Reversible Electrochemical Insertion/Extraction of Magnesium Ion into/from Robust NASICON-Type Crystal Lattice in a Mg(BF₄)₂-Based Electrolyte

Reliable electrochemical investigations of electrode materials are indispensable for the development of next-generation energy storage devices. In the case of multivalent cation-based electrochemistry, intense attention should be paid to the cell configuration for obtaining reliable data. In particular, the electrolyte and reference electrode must be appropriately selected considering the potential window of electrolyte and the validity of reference. Here, we demonstrate the detailed electrochemical examination for the Mg2+-storage capability of the NASICON-type framework derived from Na3V2(PO4)3 (NVP).
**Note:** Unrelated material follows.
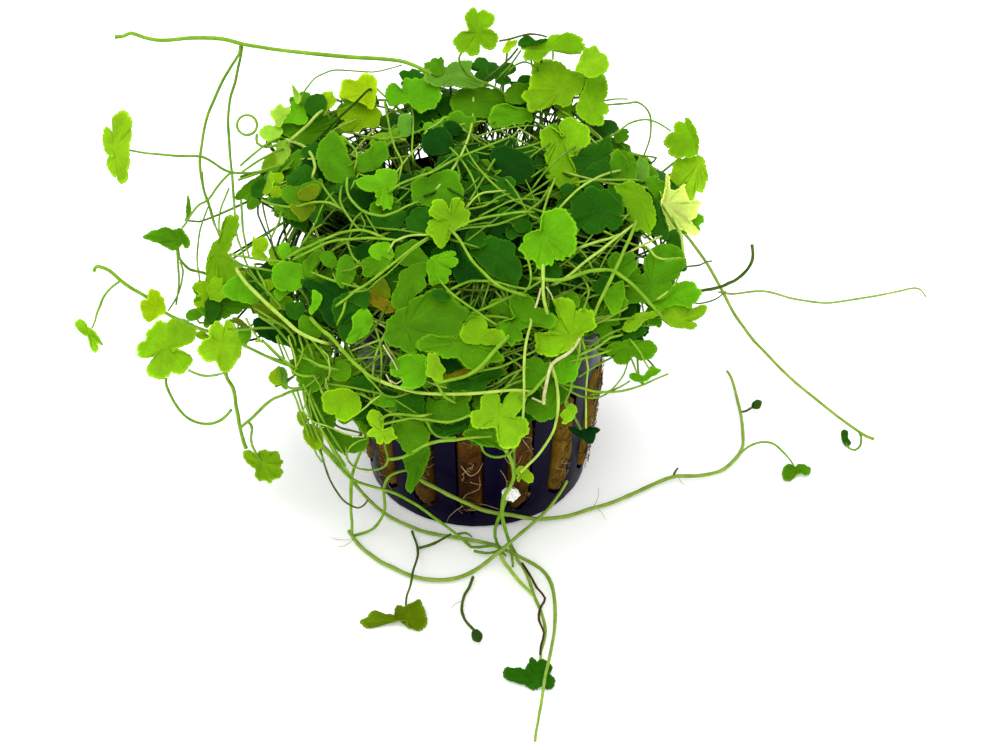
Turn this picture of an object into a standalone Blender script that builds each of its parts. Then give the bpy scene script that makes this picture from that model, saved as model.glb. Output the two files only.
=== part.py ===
"""Hydrocotyle with trailing runners in a slotted net pot packed with rock wool.

Lengths are in millimetres until a mesh is made, then metres. Z is up and the
origin is the centre of the pot base. Stems and blades are placed by hand-read
positions in the photo (pixels across, pixels down) plus a depth or a height.
"""
import math

import bmesh
import bpy
from mathutils import Vector

MM = 0.001
OBJECT_NAME = "hydrocotyle"
GAP = 0.35
WOOL_GAP = 0.42

# The photo's own view of the pot, found from its rim, base and walls.
VIEW_FOCAL_PIXELS = 2500.0
VIEW_CENTRE_PIXELS = (500.0, 375.0)
VIEW_PLACE = Vector((4.05, -343.1, 293.7))
VIEW_PITCH = math.radians(38.7)

# Net pot.
POT_HEIGHT = 48.0
POT_BASE_RADIUS = 19.3
POT_NECK_RADIUS = 23.7
POT_NECK_HEIGHT = 45.0
POT_WALL = 1.1
POT_FLOOR = 1.4
RIM_RADIUS = 27.5
SKIRT_DROP = 6.0
SKIRT_WALL = 0.95
SLOT_COUNT = 15
SLOT_ANGLE = math.radians(13.5)
SLOT_FIRST_ANGLE = math.radians(-3.0)
SLOT_BOTTOM = 3.5
SLOT_TOP = 27.0
SLOT_CORNER = 1.8

# Rock wool.
WOOL_BOTTOM = POT_FLOOR + WOOL_GAP
WOOL_TOP = 38.0
WOOL_BULGE = 0.9
CROWN_RADIUS = 21.6
CROWN_TOP = 48.2

STEM_SIDES = 6
BLADE_THICKNESS = 0.45

# Foliage groups of the mound: centre and half sizes.
CLUMPS = {
    "foliage_crown": {"centre": (1, -6, 56), "half": (21, 19, 9)},
    "foliage_back": {"centre": (4, 21, 61), "half": (23, 12, 12)},
    "foliage_back_left": {"centre": (-29, 9, 60), "half": (14, 13, 12)},
    "foliage_left": {"centre": (-36, -5, 47), "half": (15, 12, 10)},
    "foliage_front_left": {"centre": (-25, -24, 35), "half": (12, 10, 18)},
    "foliage_front": {"centre": (-2, -33, 43), "half": (18, 9, 15)},
    "foliage_right_front": {"centre": (25, -20, 43), "half": (13, 11, 12)},
    "foliage_right": {"centre": (30, 4, 56), "half": (12, 14, 15)},
}
CLUMP_SEGMENTS = 14
CLUMP_RINGS = 9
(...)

A combination of the Mg(BF4)2-based electrolyte with high anodic stability and the reliable Ag pseudo-reference electrode offers decent electrochemical test results. Despite suffering from the polarization concerning magnesiation, the desodiated NVP electrode can deliver a well-defined discharge plateau at ∼2.7 V (vs Mg2+/Mg) with the reversible capacity of >100 mAh g-1 at room temperature. The impedance analysis results indicate that the increased charge transfer resistance on discharging due to the high energy barrier for desolvation of divalent cations is responsible for the large polarization but not extremely significant, allowing for the room-temperature operation. The findings obtained herein also highlight the importance of the structural robustness of host lattice, which is required to withstand the strong amorphization during Na+ extraction and Mg2+ insertion/extraction.